The Ed Sullivan Show appearance on 9 February was a watershed moment. A TV audience of 73 million tuned in to watch - a national record at the time. “It is still supposed to be one of the largest viewing audiences ever in the States,” says McCartney. “We came out of nowhere with funny hair, looking like marionettes or something. That was very influential. I think that was really one of the big things that broke us – the hairdo more than the music, originally”.

The Beatles first trip to America is the subject of a new documentary produced by Martin Scorsese and directed by David Tedeschi - Beatles ‘64. The film, which features never-before-seen footage of the band captures those electrifying three weeks when the group stepped up a gear or three.

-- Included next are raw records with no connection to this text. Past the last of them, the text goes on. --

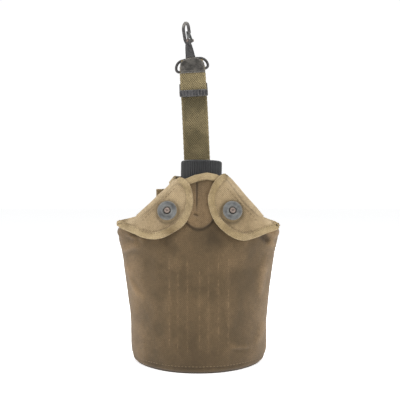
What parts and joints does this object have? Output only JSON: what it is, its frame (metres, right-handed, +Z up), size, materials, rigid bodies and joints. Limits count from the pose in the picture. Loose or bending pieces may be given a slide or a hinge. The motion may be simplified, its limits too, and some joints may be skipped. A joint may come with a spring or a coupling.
{
  "type": "canteen",
  "caption": "Field canteen in a canvas cover with bound snap flaps, a fluted screw cap, and a web hanging strap with slide buckle, swivel loop and spring snap hook.",
  "frame": {"origin": "middle of the flat base that it stands on", "axes": "+Z up along the strap, front with the snap flaps towards -Y, +X to the right seen from the front"},
  "size_m": [0.1472, 0.085, 0.3254],
  "materials": {
    "canvas": "worn cotton duck",
    "binding": "worn cotton tape",
    "felt": "felt",
    "webbing": "woven web",
    "bottle_metal": "satin",
    "cap_plastic": "satin",
    "gasket_rubber": "matte",
    "snap_metal": "worn blackened brass",
    "black_metal": "worn black"
  },
  "bodies": {
    "cover": {"bottle_lower_shell": "bottle_metal", "bottle_upper_shell": "bottle_metal", "bottle_weld": "bottle_metal", "bottle_neck": "bottle_metal", "chain_lug": "bottle_metal", "cap_chain": "snap_metal", "cover_front": "canvas", "cover_back": "canvas", "cover_bottom": "canvas", "felt_front": "felt", "felt_back": "felt", "felt_bottom": "felt", "throat_binding": "binding", "snap_stud_left": "snap_metal", "snap_stud_right": "snap_metal", "stud_washer_left": "snap_metal", "stud_washer_right": "snap_metal", "back_web_band": "webbing", "strap_root": "webbing"},
    "cap_seal": {"cap_gasket": "gasket_rubber"},
    "cap": {"cap_shell": "cap_plastic", "cap_pin": "snap_metal"},
    "flap_left": {"flap_left": "canvas", "flap_binding_left": "binding", "snap_socket_left": "snap_metal", "snap_backplate_left": "snap_metal"},
    "flap_right": {"flap_right": "canvas", "flap_binding_right": "binding", "snap_socket_right": "snap_metal", "snap_backplate_right": "snap_metal"},
    "strap": {"main_strap": "webbing", "strap_tip": "black_metal"},
    "buckle": {"strap_buckle": "black_metal"},
    "hook_strap": {"hook_strap": "webbing"},
    "loop": {"swivel_loop": "black_metal"},
    "hook": {"hook_body": "black_metal", "swivel_head": "black_metal", "gate_pin": "snap_metal", "gate_spring": "snap_metal"},
    "gate": {"hook_gate": "snap_metal"}
  },
  "joints": [
    {"name": "cap_rise", "type": "slide", "parent": "cover", "child": "cap_seal", "axis": [0.0157, 0, 0.9999], "range_m": [0, 0.0102], "deforming": ["cap_chain"]},
    {"name": "cap_turn", "type": "hinge", "parent": "cap_seal", "child": "cap", "pos_m": [0.00258, 0, 0.16998], "axis": [0.0157, 0, 0.9999], "range_deg": [0, 900]},
    {"name": "flap_left_fold", "type": "hinge", "parent": "cover", "child": "flap_left", "pos_m": [-0.03799, -0.02463, 0.14925], "axis": [-0.7197, -0.087, -0.6888], "range_deg": [0, 150]},
    {"name": "flap_right_fold", "type": "hinge", "parent": "cover", "child": "flap_right", "pos_m": [0.04151, -0.02463, 0.14925], "axis": [-0.6879, 0.091, 0.7201], "range_deg": [0, 150]},
    {"name": "strap_swing", "type": "hinge", "parent": "cover", "child": "strap", "pos_m": [0, 0.0353, 0.159], "axis": [1, 0, 0], "range_deg": [-90, 12]},
    {"name": "buckle_slide", "type": "slide", "parent": "strap", "child": "buckle", "axis": [-0.0523, 0, 0.9986], "range_m": [-0.05, 0.014]},
    {"name": "hook_strap_fold", "type": "hinge", "parent": "buckle", "child": "hook_strap", "pos_m": [-0.00518, 0.041, 0.26086], "axis": [0.9986, 0, 0.0523], "range_deg": [-60, 0]},
    {"name": "loop_swing", "type": "hinge", "parent": "hook_strap", "child": "loop", "pos_m": [-0.00605, 0.041, 0.27734], "axis": [0.9877, 0, 0.1564], "range_deg": [-80, 0]},
    {"name": "hook_swivel", "type": "hinge", "parent": "loop", "child": "hook", "pos_m": [-0.00773, 0.041, 0.28801], "axis": [-0.1564, 0, 0.9877], "continuous": true},
    {"name": "gate_press", "type": "hinge", "parent": "hook", "child": "gate", "pos_m": [-0.00845, 0.03712, 0.30572], "axis": [-0.8721, -0.4695, -0.1381], "range_deg": [0, 22], "stiffness_Nm_per_rad": 0.02, "springref_deg": -20.05}
  ],
  "couplings": [
    {"joint": "cap_rise", "follows": "cap_turn", "m_per_rad": 0.00063662}
  ]
}
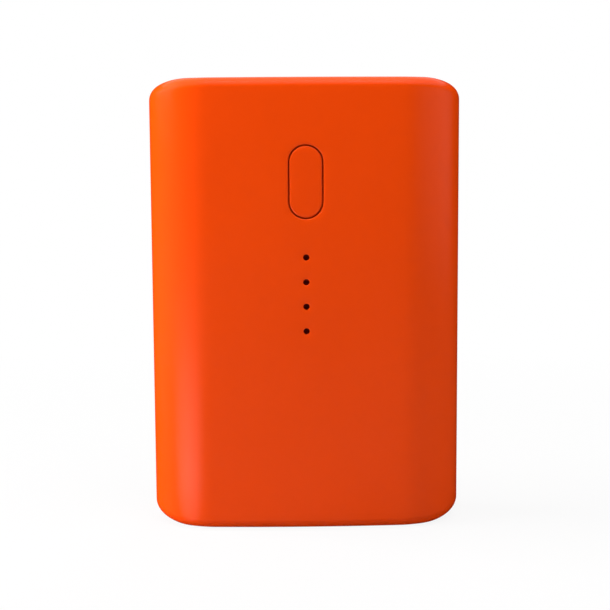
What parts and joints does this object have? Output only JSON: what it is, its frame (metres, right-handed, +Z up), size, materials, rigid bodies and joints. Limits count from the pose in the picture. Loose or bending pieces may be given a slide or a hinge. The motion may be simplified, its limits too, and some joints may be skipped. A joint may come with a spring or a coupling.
{
  "type": "jump starter pack",
  "caption": "Pocket-size jump starter pack with rounded sides, a pill-shaped power button above a column of charge lamps, and a capped jump socket beside USB ports in its top end.",
  "frame": {"origin": "middle of the lower end, level with what the pack stands on", "axes": "+Z up along the pack's length towards the ports, -Y out of the face with the button, +X to the right as seen from in front"},
  "size_m": [0.076, 0.027, 0.1088],
  "materials": {
    "shell": "soft-touch satin orange",
    "button": "soft-touch satin orange",
    "plate": "fine-grained black",
    "rubber": "matt moulded rubber",
    "socket": "glass-filled nylon",
    "contact": "gold flashed",
    "copper": "bare copper strip",
    "port_metal": "nickel plated",
    "port_white": "moulded white",
    "port_black": "moulded black",
    "guide": "clear moulding that looks dark red behind the holes",
    "lamp": "clear lens",
    "board": "green solder mask",
    "switch": "moulded black",
    "tin": "tinned",
    "package": "moulded black",
    "ferrite": "pressed powder",
    "spreader": "bare",
    "foil": "dull laminated foil",
    "tape": "double-sided tape",
    "film": "insulating sheet",
    "foam": "closed-cell foam",
    "screw": "zinc plated"
  },
  "bodies": {
    "pack": {"front_cover": "shell", "rear_cover": "shell", "port_plate": "plate", "tact_switch_body": "switch", "tact_switch_terminals": "tin", "light_guide": "guide", "charge_lamps": "lamp", "key_board": "board", "link_header_blocks": "port_black", "link_header_pins": "contact", "front_cell": "foil", "middle_cell": "foil", "rear_cell": "foil", "cell_tapes": "tape", "cell_tabs": "tin", "tab_board": "board", "thermistor": "package", "insulation_sheet": "film", "front_pad": "foam", "rear_pad": "foam", "main_board": "board", "main_board_screws": "screw", "power_transistors": "package", "heat_spreader": "spreader", "boost_inductor": "ferrite", "capacitors": "package", "control_chip": "package", "driver_chips": "package", "positive_busbar": "copper", "negative_busbar": "copper", "jump_socket_housing": "socket", "positive_contact": "contact", "negative_contact": "contact", "cover_strap": "rubber", "usb_a_shell": "port_metal", "usb_a_tongue": "port_white", "usb_a_contacts": "contact", "usb_c_shell": "port_metal", "usb_c_tongue": "port_black", "usb_c_contacts": "contact"},
    "button": {"power_button": "button", "tact_switch_plunger": "switch"},
    "flap": {"socket_cover": "rubber"}
  },
  "joints": [
    {"name": "button_press", "type": "slide", "parent": "pack", "child": "button", "axis": [0, 1, 0], "range_m": [0, 0.00025], "stiffness_N_per_m": 6000},
    {"name": "cover_swing", "type": "hinge", "parent": "pack", "child": "flap", "pos_m": [-0.0135, 0.0056, 0.1081], "axis": [-1, 0, 0], "range_deg": [0, 110]}
  ]
}
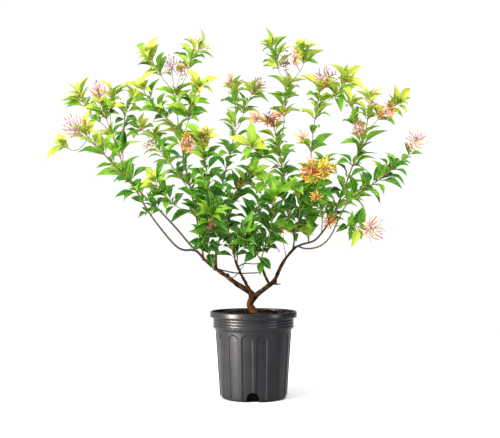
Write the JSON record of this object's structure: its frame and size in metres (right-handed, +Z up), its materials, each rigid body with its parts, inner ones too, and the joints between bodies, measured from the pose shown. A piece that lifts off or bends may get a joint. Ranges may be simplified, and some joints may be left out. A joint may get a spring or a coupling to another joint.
{
  "type": "potted firebush shrub",
  "caption": "Open, wide flowering shrub with whorled leaves and tubular orange-red flowers, rooted in a round fluted nursery pot that stands on its flat bottom.",
  "frame": {"origin": "centre of the pot's flat bottom, on the ground", "axes": "+Z up the pot's axis, -Y towards the front of the plant, +X to the right as seen from the front"},
  "size_m": [0.9765, 0.5502, 0.9939],
  "materials": {
    "pot_plastic": "satin blow-moulded black polyethylene",
    "potting_mix": "damp bark and peat potting mix",
    "bark": "thin red-brown bark, finely ridged",
    "leafy_shoot": "glossy green leaf with a paler midrib, on a green stem",
    "flower_head": "waxy orange-red flower tubes with pink stalks and buds"
  },
  "bodies": {
    "root": {"flower_head_centre_01": "flower_head", "flower_head_centre_02": "flower_head", "flower_head_centre_03": "flower_head", "flower_head_centre_04": "flower_head", "flower_head_centre_05": "flower_head", "flower_head_left_01": "flower_head", "flower_head_left_02": "flower_head", "flower_head_left_03": "flower_head", "flower_head_left_04": "flower_head", "flower_head_left_05": "flower_head", "flower_head_left_06": "flower_head", "flower_head_right_01": "flower_head", "flower_head_right_02": "flower_head", "flower_head_right_03": "flower_head", "flower_head_right_04": "flower_head", "flower_head_right_05": "flower_head", "flower_head_right_06": "flower_head", "flower_head_right_07": "flower_head", "leafy_shoot_centre_01": "leafy_shoot", "leafy_shoot_centre_02": "leafy_shoot", "leafy_shoot_centre_03": "leafy_shoot", "leafy_shoot_centre_04": "leafy_shoot", "leafy_shoot_centre_05": "leafy_shoot", "leafy_shoot_centre_06": "leafy_shoot", "leafy_shoot_centre_07": "leafy_shoot", "leafy_shoot_centre_08": "leafy_shoot", "leafy_shoot_centre_09": "leafy_shoot", "leafy_shoot_centre_10": "leafy_shoot", "leafy_shoot_centre_11": "leafy_shoot", "leafy_shoot_left_01": "leafy_shoot", "leafy_shoot_left_02": "leafy_shoot", "leafy_shoot_left_03": "leafy_shoot", "leafy_shoot_left_04": "leafy_shoot", "leafy_shoot_left_05": "leafy_shoot", "leafy_shoot_left_06": "leafy_shoot", "leafy_shoot_left_07": "leafy_shoot", "leafy_shoot_left_08": "leafy_shoot", "leafy_shoot_left_09": "leafy_shoot", "leafy_shoot_left_10": "leafy_shoot", "leafy_shoot_left_11": "leafy_shoot", "leafy_shoot_left_12": "leafy_shoot", "leafy_shoot_left_13": "leafy_shoot", "leafy_shoot_left_14": "leafy_shoot", "leafy_shoot_left_15": "leafy_shoot", "leafy_shoot_left_16": "leafy_shoot", "leafy_shoot_left_17": "leafy_shoot", "leafy_shoot_left_18": "leafy_shoot", "leafy_shoot_right_01": "leafy_shoot", "leafy_shoot_right_02": "leafy_shoot", "leafy_shoot_right_03": "leafy_shoot", "leafy_shoot_right_04": "leafy_shoot", "leafy_shoot_right_05": "leafy_shoot", "leafy_shoot_right_06": "leafy_shoot", "leafy_shoot_right_07": "leafy_shoot", "leafy_shoot_right_08": "leafy_shoot", "leafy_shoot_right_09": "leafy_shoot", "leafy_shoot_right_10": "leafy_shoot", "pot": "pot_plastic", "potting_mix": "potting_mix", "trunk_and_limbs": "bark"}
  },
  "joints": []
}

Rare footage has been restored in 4K by Park Road Post while George Martin’s son Giles was brought in to demix and remaster the audio from the Washington DC concert and Ed Sullivan appearances. The surviving Beatles, Paul and Ringo, give their recollections in newly-filmed interviews - as do some of the fans who were there, their lives changed forever.

Beatles ‘64: New York story

As Tedeschi explained: “I’m a New Yorker; Scorsese is a New Yorker. It’s very much a New York story. New York, Washington, Miami – but New York. The band performed on The Ed Sullivan Show in New York, and 1964 was a key year in New York City. I basically pitched the film that you saw, in large part because I know a lot of people – including myself – on whom the Beatles really had a tremendous impact in an almost spiritual way.”

Beatles ‘64 will stream exclusively on Disney+ beginning 29 November.

Looking back to that first US trip, Paul said, “We played the clubs in Liverpool, we played Hamburg, we played ballrooms, theatres, we played Europe... We’d done quite a lot of stuff before we went to America. And although we weren’t really ready for that degree of adulation, we were ready.

“When we got off the airplane we didn’t know there was going to be amazing reception. Looking back on it, it was fabulous, but then, looking back on things is fabulous - you forget the horrors and the bad bits. We really got fed up, but my memory of it was that it was great”.